Wed Jun 14 2023Written by Zac Aubert

A international team of scientists has made a groundbreaking discovery, finding phosphorus, an essential chemical element for life, locked inside salt-rich ice grains ejected into space from Saturn's moon Enceladus.

Using data collected by NASA’s Cassini mission, The findings shed light on the potential habitability of the small moon and have significant implications for the search for life beyond Earth.

Enceladus is known to harbor a subsurface ocean, with water erupting through cracks in its icy crust as geysers at the moon's south pole, creating a plume that feeds Saturn's E ring with icy particles.

Credit: NASA

Cassini had the opportunity to fly through the plume and E ring multiple times during its 13 year mission starting in 2004. During these flybys, scientists discovered that Enceladus' ice grains contain a diverse array of minerals and organic compounds, including the building blocks for amino acids associated with life as we know it.

However, phosphorus, which is crucial for biological processes and a fundamental component of DNA and energy-carrying molecules, had not been detected until now. This element is present in the bones of mammals, cell membranes, and ocean-dwelling plankton, making it a vital ingredient for life on Earth.

The recent study, led by Frank Postberg, a planetary scientist at Freie Universität Berlin, Germany, and published in the journal Nature, revealed the presence of substantial amounts of phosphorus salts within the icy particles ejected by Enceladus' plume.

This is the first time phosphorus has been discovered in an ocean beyond Earth.

Previous analyses of Enceladus' ice grains had already revealed concentrations of sodium, potassium, chlorine, and carbonate-containing compounds, as well as computer modeling suggesting habitable conditions in the subsurface ocean.

The new findings further support the notion that Enceladus may be capable of sustaining life.
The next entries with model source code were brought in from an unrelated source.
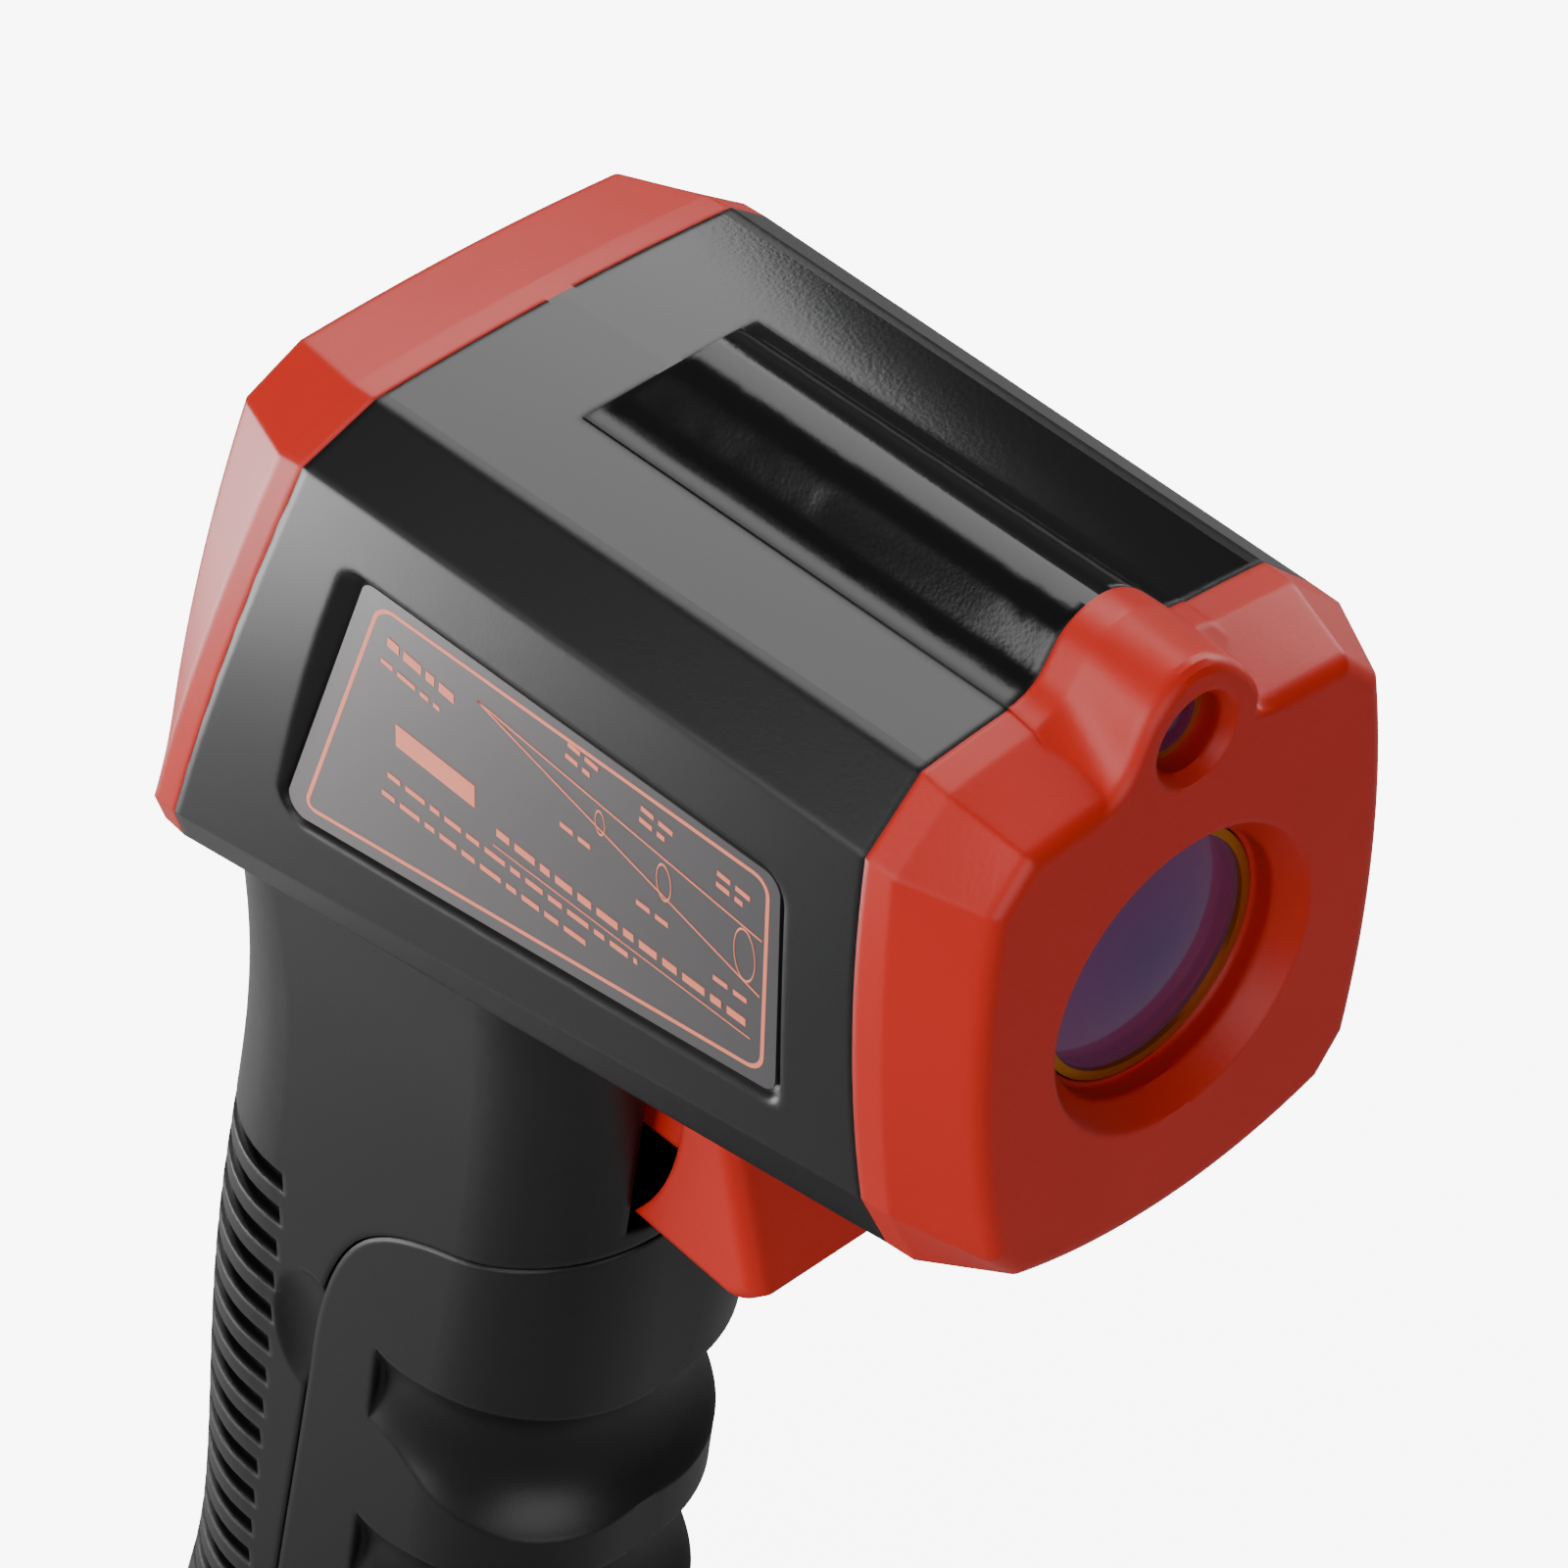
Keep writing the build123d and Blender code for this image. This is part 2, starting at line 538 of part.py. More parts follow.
def build_display():
    """Liquid-crystal panel and backlight in the frame that stands on the board."""
    top = PANEL_Y
    holder = plate(LCD_W + 3, LCD_H + 3, PCB_Y, top, WINDOW_Z, 1.0)
    holder -= plate(LCD_W, LCD_H, top - 4, top + 1, WINDOW_Z, 0.3)
    holder -= plate(LCD_W - 4, LCD_H - 4, PCB_Y - 1, top, WINDOW_Z, 0.3)
    save("lcd_holder", rear_plane(holder))
    save("lcd_panel", rear_plane(plate(LCD_W, LCD_H, top - 2, top, WINDOW_Z, 0.3)))
    save("backlight", rear_plane(plate(LCD_W, LCD_H, top - 4, top - 2, WINDOW_Z, 0.3)))


def build_board():
    """Main board, its parts, keypad membrane, buzzer and screws."""
    back = PCB_Y - BOARD
    board = plate(PCB_W, PCB_H, back, PCB_Y, PANEL_Z, 1.5)
    screws = Part()
    for x in (-POST_X, POST_X):
        for z in POST_Z:
            board -= disc_y(1.0, back - 1, PCB_Y + 1, z, x)
            screws += disc_y(0.8, back, PCB_Y + 4.5, z, x) + disc_y(1.7, back - 1.3, back, z, x)
    save("main_board", rear_plane(board))
    save("board_screws", rear_plane(screws))
    chips = Part()
    chips_laid = [(-5, -34, 9, 9, 1.4), (7, -30, 5, 4, 1.5), (6.5, -42, 3.2, 6, 1.8), (-9, -45, 4, 3, 1.2)]
    for x, z, w, h, t in chips_laid:
        chips += plate(w, h, back - t, back, z, 0.2).moved(Location((x, 0, 0)))
    save("board_chips", rear_plane(chips))
    buzzer = disc_y(5.0, back - 4.0, back, -18.0, 5.0) - disc_y(0.8, back - 5, back - 3, -18.0, 5.0)
    save("buzzer", rear_plane(buzzer))
    sheet = plate(27.0, 9.6, PCB_Y, PCB_Y + 0.5, KEY_Z, 1.0)
    for x in KEY_X:
        sheet += disc_y(2.2, PCB_Y + 0.5, PCB_Y + KEY_DOME, KEY_Z, x)
    save("keypad_membrane", rear_plane(sheet))


def build_buttons():
    """Three keys that travel along the display normal."""
    top = PANEL_Y + PANEL_THICK
    for name, x, r in zip(("left_button", "mode_button", "right_button"), KEY_X, KEY_R):
        cap = disc_y(r, PANEL_Y - 0.1, top + BUTTON_RISE, KEY_Z, x)
        rim = [e for e in cap.edges() if abs(e.center().Y - top - BUTTON_RISE) < 0.01]
        cap = fillet(rim, 0.5)
        cap += disc_y(r + 0.9, PANEL_Y - 0.9, PANEL_Y - 0.1, KEY_Z, x)
        cap += disc_y(1.4, PCB_Y + KEY_DOME + BUTTON_TRAVEL + 0.2, PANEL_Y - 0.5, KEY_Z, x)
        save(name, rear_plane(cap))


def build_trigger():
    """Trigger, its pin, torsion spring and the switch behind it."""
    py, pz = TRIGGER_PIVOT
    outline = [(2.8, pz), (2.6, -52.0), (2.2, -60.7), (-0.8, -74.6), (0.6, -75.9), (13.0, -74.9)]
    back = ThreePointArc((0, 13.0, -74.9), (0, 9.0, -68.4), (0, 7.4, -61.0))
    upper = Polyline((0, 7.4, -61.0), (0, 9.2, pz), (0, 2.8, pz))
    face = make_face(Wire([*Polyline(*[(0, y, z) for y, z in outline]).edges(), back, *upper.edges()]))
    blade = extrude(Pos(-TRIGGER_HALF, 0, 0) * face, 2 * TRIGGER_HALF, dir=(1, 0, 0))
    side = TRIGGER_HALF - 0.01
    outer = [e for e in blade.edges() if abs(e.center().X) > side]
    front = [e for e in outer if e.center().Y < 2.9 and e.center().Z < -50]
    blade = fillet(front, 1.6)
    blade += disc_x(HUB_R, -TRIGGER_HALF, TRIGGER_HALF, py, pz)
    blade += block(-STEM_HALF, STEM_HALF, 7.0, STEM_BACK, -66.0, -52.0)
    blade -= disc_x(HUB_R + 0.4, -COIL_HALF - 0.6, COIL_HALF + 0.6, py, pz)
    save("trigger", blade - disc_x(PIN_R + RUN, -10, 10, py, pz))
    save("trigger_pin", disc_x(PIN_R, -PIN_HALF, PIN_HALF, py, pz))
    coil_r = PIN_R + 0.9
    path = Pos(-COIL_HALF, py, pz) * Rot(0, 90, 0) * Helix(0.85, 2 * COIL_HALF, coil_r)
    wire = sweep(Plane(path @ 0, z_dir=path % 0) * Circle(0.25), path=path)
    save("trigger_spring", wire)
    y0, y1 = SWITCH_FRONT, SWITCH_FRONT + SWITCH_DEPTH
    save("trigger_switch", block(-3, 3, y0, y1, -62.5, -56.5) + disc_y(0.9, y0 - 0.6, y0, -59.5))


def coil(radius, wire, height, turns):
    """A round-wire spring standing on z = 0, inside its height."""
    path = Pos(0, 0, wire) * Helix((height - 2 * wire) / turns, height - 2 * wire, radius)
    return sweep(Plane(path @ 0, z_dir=path % 0) * Circle(wire), path=path)


def build_battery():
    """Two cells head to tail in a tray, with plates and springs."""
    wall = TRAY_WALL
    low, high = BAY_LOW - CONTACT - wall, BAY_TOP + CONTACT + wall
    tray = block(-TRAY_HALF, TRAY_HALF, TRAY_BACK, TRAY_BACK + wall, low, high)
    for z in (BAY_LOW - CONTACT - wall, BAY_TOP + CONTACT):
        tray += block(-TRAY_HALF, TRAY_HALF, CELL_Y - 3.0, TRAY_BACK + wall, z, z + wall)
    for sign in (-1, 1):
        x0, x1 = sorted((sign * (TRAY_HALF - 1.4), sign * TRAY_HALF))
        tray += block(x0, x1, TRAY_BACK, RAIL_Y, BAY_LOW, BAY_TOP)
    save("battery_tray", grip_frame(tray))
    plates = Part()
    cells = Part()
    springs = Part()
    for sign, up in ((-1, True), (1, False)):
        x = sign * CELL_X
        for z in (BAY_LOW - CONTACT, BAY_TOP):
            plates += block(x - 4, x + 4, CELL_Y - 3.0, TRAY_BACK, z, z + CONTACT)
        foot = BAY_LOW + (SPRING_ROOM if up else NUB)
        cell = Pos(x, CELL_Y, foot + CELL_LENGTH / 2) * Cylinder(CELL_R, CELL_LENGTH)
        nub_z = foot + CELL_LENGTH + NUB / 2 if up else foot - NUB / 2
        cells += cell + Pos(x, CELL_Y, nub_z) * Cylinder(1.9, NUB)
        spring_z = BAY_LOW if up else BAY_TOP - SPRING_ROOM
        springs += Pos(x, CELL_Y, spring_z) * coil(2.4, 0.35, SPRING_ROOM, 4)
    save("aaa_cells", grip_frame(cells))
    save("battery_contacts", grip_frame(plates))
    save("battery_springs", grip_frame(springs))
    save("door_hinge_pin", disc_x(HINGE_PIN, -13, 13, *HINGE))


def build_fasteners():
    """Five screws from the left side, in one node."""
    screws = Part()
    for y, z in SCREW_PLACES:
        screw = disc_x(SCREW_R, -SCREW_TIP + 0.5, SCREW_SEAT, y, z)
        screw += disc_x(SCREW_HEAD, SCREW_SEAT, SCREW_SEAT + 1.7, y, z)
        slot = block(SCREW_SEAT + 0.9, SCREW_SEAT + 3, y - 0.35, y + 0.35, z - 1.5, z + 1.5)
        slot += block(SCREW_SEAT + 0.9, SCREW_SEAT + 3, y - 1.5, y + 1.5, z - 0.35, z + 0.35)
        screws += screw - slot
    save("housing_screws", screws)


def build_labels():
    """Thin plates bonded in the side recesses."""
    for name, sign in (("right_label", -1), ("left_label", 1)):
        face = label_face(0.0, sign * LABEL_FLOOR, 1.5)
        save(name, extrude(face, LABEL_THICK, dir=(sign, 0, 0)))


build_shells()
build_front_bezel()
build_optics()
build_rear_bezel()
build_rear_panel()
build_display()
build_board()
build_buttons()
build_trigger()
build_battery()
build_fasteners()
build_labels()
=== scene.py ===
# %% [markdown]
# # A pistol infrared thermometer
# The CAD model gives every piece its size and place.  This lesson gives the pieces their
# finish: satin black and red moulded plastic, a printed side label, coated lenses and a lit
# display.  Everything is in metres, in the CAD model's own frame, with the lens facing -Y.

# %% Load the frame
import math
import bpy
from mathutils import Matrix, Vector


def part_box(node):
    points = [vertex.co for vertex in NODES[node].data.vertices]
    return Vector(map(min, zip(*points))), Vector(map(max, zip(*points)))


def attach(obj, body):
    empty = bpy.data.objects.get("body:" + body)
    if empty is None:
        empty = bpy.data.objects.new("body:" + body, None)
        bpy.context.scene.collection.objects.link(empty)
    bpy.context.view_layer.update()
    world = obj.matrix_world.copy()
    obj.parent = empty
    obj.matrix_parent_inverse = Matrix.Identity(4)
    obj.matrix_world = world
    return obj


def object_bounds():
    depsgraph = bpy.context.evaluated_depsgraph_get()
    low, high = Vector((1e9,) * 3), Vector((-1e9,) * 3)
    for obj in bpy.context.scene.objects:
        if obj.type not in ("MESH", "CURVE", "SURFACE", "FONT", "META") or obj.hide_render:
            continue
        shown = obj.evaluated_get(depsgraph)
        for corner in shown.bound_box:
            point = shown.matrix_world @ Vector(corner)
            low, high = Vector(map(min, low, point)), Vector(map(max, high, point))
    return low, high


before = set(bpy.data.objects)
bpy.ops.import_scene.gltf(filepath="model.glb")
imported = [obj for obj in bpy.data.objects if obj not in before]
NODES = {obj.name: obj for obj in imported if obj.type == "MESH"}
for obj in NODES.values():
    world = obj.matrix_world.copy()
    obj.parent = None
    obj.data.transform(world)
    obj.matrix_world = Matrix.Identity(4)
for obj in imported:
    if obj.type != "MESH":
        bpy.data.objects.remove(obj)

cad_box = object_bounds()
MM = 0.001
print("pieces from CAD:", len(NODES), "box:", cad_box)

# %% [markdown]
# ## Camera
# The camera stands high at the front left corner and looks down on the head.  A long lens from
# about half a metre keeps the edges of the head almost parallel.

# %% Camera
AZIMUTH, ELEVATION = math.radians(-42.6), math.radians(41.05)
DISTANCE = 0.458
BEHIND_NOSE, BELOW_TOP = 0.0393, 0.0354    # the point looked at, from the front and top of the box
low, high = (Vector(c) for c in cad_box)
target = Vector((-0.0001, low.y + BEHIND_NOSE, high.z - BELOW_TOP))
back = Vector((math.sin(AZIMUTH) * math.cos(ELEVATION), -math.cos(AZIMUTH) * math.cos(ELEVATION),
               math.sin(ELEVATION)))
camera_data = bpy.data.cameras.new("camera")
camera_data.sensor_width = 36.0
camera_data.lens = 148.35
camera_data.clip_start = 0.01
camera = bpy.data.objects.new("camera", camera_data)
bpy.context.scene.collection.objects.link(camera)
camera.location = target + back * DISTANCE
camera.rotation_euler = back.to_track_quat("Z", "Y").to_euler()
bpy.context.scene.camera = camera
print("camera at", [round(v, 3) for v in camera.location])

# %% [markdown]
# ## Nodes and colours
# Every finish below is a small tree of shader nodes.  One function adds a node, sets its inputs
# and links it; another turns the hex colours of a colour picker into the linear values that
# Blender mixes.

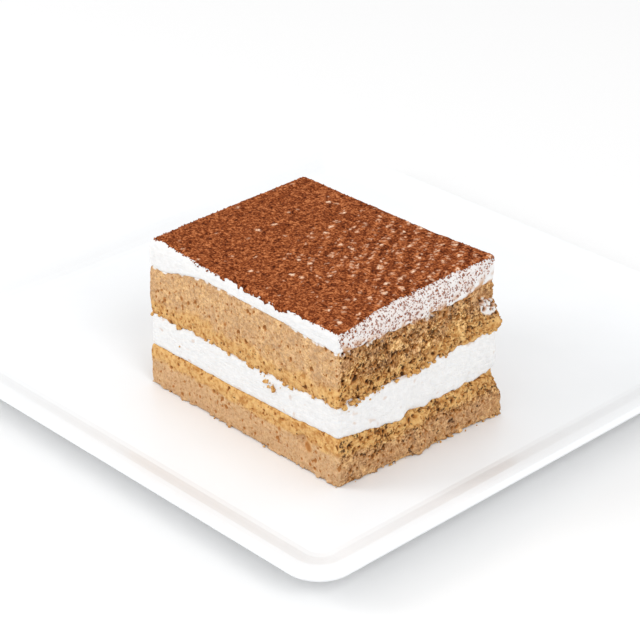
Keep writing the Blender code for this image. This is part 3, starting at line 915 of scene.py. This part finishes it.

To conduct the study, the scientists accessed data from NASA's Planetary Data System, a long-term archive of digital data products from the agency's planetary missions. By focusing on data collected by Cassini's Cosmic Dust Analyzer instrument when it sampled icy particles from Enceladus in Saturn's E ring, the team was able to analyze a larger number of compositional signals. This analysis led to the discovery of high concentrations of sodium phosphates within some of the ice grains.

To validate their findings, co-authors from Europe and Japan carried out laboratory experiments demonstrating that Enceladus' ocean contains phosphorus in various water-soluble forms of phosphate, with concentrations at least 100 times higher than those found in Earth's oceans. Geochemical modeling by the team also suggested that other icy ocean worlds in the outer solar system, particularly those formed from primordial ice containing carbon dioxide, may harbor abundant phosphate.

Christopher Glein, a planetary scientist and geochemist at Southwest Research Institute in San Antonio, Texas, who was involved in the study, highlighted the significance of the discovery, stating that high phosphate concentrations on Enceladus are a result of interactions between carbonate-rich liquid water and rocky minerals on the moon's ocean floor. He added that similar conditions may exist on other ocean worlds, making this a stunning finding for astrobiology.

While the presence of phosphorus and other building blocks for life on Enceladus is promising, the scientists emphasized that the discovery does not confirm the existence of life on the moon or any other extraterrestrial environment. The presence of the necessary ingredients is a prerequisite, but other factors are also critical for the development and sustenance of life.

The question of whether life could have originated in Enceladus' ocean remains unanswered.

Although Cassini's mission concluded in 2017 when the spacecraft burned up in Saturn's atmosphere, the wealth of data it gathered will continue to be a valuable resource for decades to come.

Initially designed to explore Saturn, its rings, and moons, Cassini made numerous unexpected discoveries that have far-reaching implications beyond planetary science.